One of the first challenges Brian faces is from other hungry animals. Prey gets scarce in the colder months. Hibernating animals, such as bears, are on the prowl for as much food as they can get to see them through to the spring. This means they encroach upon Brian’s camp, trying to steal the rabbits he’s hunted. He manages to scare off a bear, but he must repair the damage to his tent before it’ll be secure again. He must also forge stronger weapons.

Brian knows he doesn’t just need to repair the tent—he needs to weatherproof it. To give him ideas, he watches the beavers build their dams, and how they make them watertight. In the meantime, wolves mark their territory on a fallen log near his camp. Brian knows this is a challenge to his safety, and he covers their scent with his own. He can only hope this will be enough to deter them until he’s got stronger arrows to defend himself with.

Meanwhile, another problem crops up. Brian is running low on food. He has struggled to catch fish because the bear damaged his tools, and he’s surviving on as little food as possible. He doesn’t have the energy to work as hard on his tent as he’d like. With the days turning colder, he must build himself a proper shelter before he dies from exposure.
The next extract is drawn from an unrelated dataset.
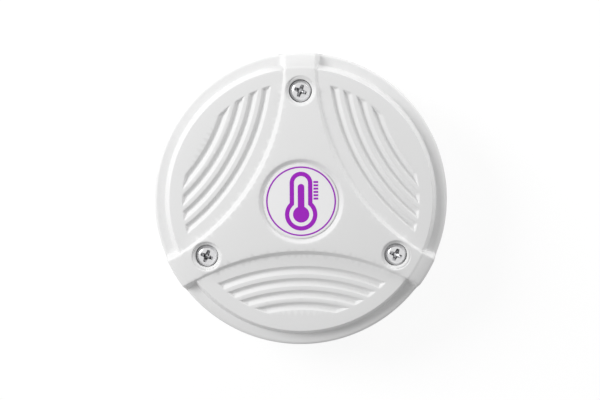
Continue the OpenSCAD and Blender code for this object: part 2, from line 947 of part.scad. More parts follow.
// Small chip resistors and capacitors on the board
module passive_components() {
    color("saddlebrown")
        for (share = passive_place_shares)
            translate(concat(north_place(share), board_top))
                translate([-passive_len / 2, -passive_w / 2, 0])
                    cube([passive_len, passive_w, passive_h]);
}

cover();
front_label();
placed_screw(top_arm_angle);  // cover_screw_top
placed_screw(left_arm_angle);  // cover_screw_left
placed_screw(right_arm_angle);  // cover_screw_right
placed_washer(top_arm_angle);  // screw_washer_top
placed_washer(left_arm_angle);  // screw_washer_left
placed_washer(right_arm_angle);  // screw_washer_right
base();
cover_seal();
threaded_inserts();
vent_membrane();
circuit_board();
board_screws();
battery_cell();
battery_cradle();
contact_strip(1);  // contact_positive
contact_strip(-1);  // contact_negative
radio_module();
radio_shield();
antenna();
microcontroller();
crystal();
buffer_capacitor();
reed_switch();
temperature_sensor();
thermal_pad();
programming_header();
passive_components();
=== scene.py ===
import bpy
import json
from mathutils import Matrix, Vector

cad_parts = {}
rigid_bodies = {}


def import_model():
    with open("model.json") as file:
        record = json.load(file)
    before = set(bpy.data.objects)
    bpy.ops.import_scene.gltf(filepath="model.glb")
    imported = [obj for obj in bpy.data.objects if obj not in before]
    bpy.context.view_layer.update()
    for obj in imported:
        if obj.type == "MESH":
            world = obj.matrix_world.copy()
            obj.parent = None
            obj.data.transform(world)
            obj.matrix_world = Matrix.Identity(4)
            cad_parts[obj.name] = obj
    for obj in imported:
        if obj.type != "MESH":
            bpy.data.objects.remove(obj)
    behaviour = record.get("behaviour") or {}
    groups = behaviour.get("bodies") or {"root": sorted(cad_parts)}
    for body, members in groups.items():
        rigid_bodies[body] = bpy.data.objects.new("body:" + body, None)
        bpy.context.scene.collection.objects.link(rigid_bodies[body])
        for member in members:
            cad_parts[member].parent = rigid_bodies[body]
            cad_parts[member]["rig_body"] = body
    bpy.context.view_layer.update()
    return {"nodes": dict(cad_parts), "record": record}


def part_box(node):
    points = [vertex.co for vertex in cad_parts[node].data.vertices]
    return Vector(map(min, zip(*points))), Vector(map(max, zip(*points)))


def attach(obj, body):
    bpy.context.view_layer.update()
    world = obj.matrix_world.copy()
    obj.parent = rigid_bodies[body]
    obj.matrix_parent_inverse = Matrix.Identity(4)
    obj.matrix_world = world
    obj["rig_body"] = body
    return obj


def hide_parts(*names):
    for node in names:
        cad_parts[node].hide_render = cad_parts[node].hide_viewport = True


bl_info = {
    "name": "Outdoor Temperature Sensor",
    "version": (1, 0, 0),
    "blender": (4, 5, 0),
    "location": "View3D > Sidebar > Sensor",
    "description": "Dresses a round wall sensor piece by piece and lights it on a pale stage",
    "category": "Add Mesh",
}

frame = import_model()

import json
import math
from types import SimpleNamespace

import bmesh
import bpy
import numpy as np
from bpy.props import FloatProperty, FloatVectorProperty, IntProperty, PointerProperty
from bpy.types import Operator, Panel, PropertyGroup
from mathutils import Matrix, Vector
from mathutils.geometry import delaunay_2d_cdt

# One millimetre, in the scene's metres
MM = 0.001
SLOTS = {part["node"]: part["material_slot"] for part in frame["record"]["subparts"]}
# Directions of the hub's arms and of the louvre panels between them, in degrees
ARMS = {"top": 90, "left": 210, "right": 330}
PANEL_ANGLES = (30, 150, 270)
# Angle of one sixth of the face
HALF_SECTOR = math.radians(60)
# Gap under the label and under the washers, in millimetres
SEAT_GAP = 0.02
# Distance from one header pin to the next, in millimetres
HEADER_PITCH = 1.27
# How far a shank reaches up into its head, in millimetres
HIDDEN_END = 0.2


# Sizes and colours that a user would change

def length(name, description, default):
    """A length property, its default given in millimetres."""
    return FloatProperty(
        name=name, description=description, default=default * MM, min=0.0, precision=5, unit="LENGTH"
    )


def colour(name, description, default):
    """A colour property, its default given in linear light."""
    return FloatVectorProperty(
        name=name, description=description, default=default, size=3, min=0.0, max=1.0, subtype="COLOR"
    )


def angular(name, description, degrees):
    """An angle property, its default given in degrees."""
    return FloatProperty(name=name, description=description, default=math.radians(degrees), subtype="ANGLE")


def plain(name, description, default):
    """A number property without a unit of its own."""
    return FloatProperty(name=name, description=description, default=default)


def whole(name, description, default, least):
    """A whole number property."""
    return IntProperty(name=name, description=description, default=default, min=least)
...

Brian hasn’t come to terms yet with hunting to survive, either. Although his dry food is gone, and he knows it’s a necessity, he still finds it difficult to make a fatal shot. This dilemma gets easier when the wolves return—this time, to hunt a deer. They carry their prey away to eat it, but Brian follows them. He takes what the wolves leave behind, and the meat is enough to sustain him for another few weeks at least. He learns how to properly clean fresh meat to reduce his chances of getting sick. Also, having a steady food supply means he can get back to weatherproofing his tent.

Brian receives an unexpected visitor—a skunk. It’s attracted to his camp because of the doe. He doesn’t kill the skunk, but he lets it hang around for a while, so long as it doesn’t steal his food. It’s a good thing he let the skunk stay because the bear comes back, and the skunk sends it running with its spray. Brian, who’s lonely and desperate for companionship, names the skunk “Betty,” keeping her around as a pet. He gives her some of the meat.

The days turn colder, and Brian learns how to fashion clothes from animal fur. Secure and warm in these clothes, he decides to go out hunting. He wants to get as much meat as possible before winter sets in because he might not have any other food source for months when animals disappear. Brian tracks a moose, shooting it with an arrow. However, this doesn’t kill the moose, which attacks Brian. Thanks to quick thinking, Brian impales the moose on his spear, and he drags it back to camp.

He leaves the meat in the snow, where it’s preserved and frozen. With enough food to last him, he goes exploring to see if he can find anything else to make his tent warmer. Instead, he encounters a local family, who hunt during the winter. They take him in, and he arranges a flight home.

Although Brian shows ingenuity throughout the novel, many readers still think he had it too easy compared to the first novel, Hatchet. A common criticism of Brian’s Winter is that readers found it too difficult to suspend their belief.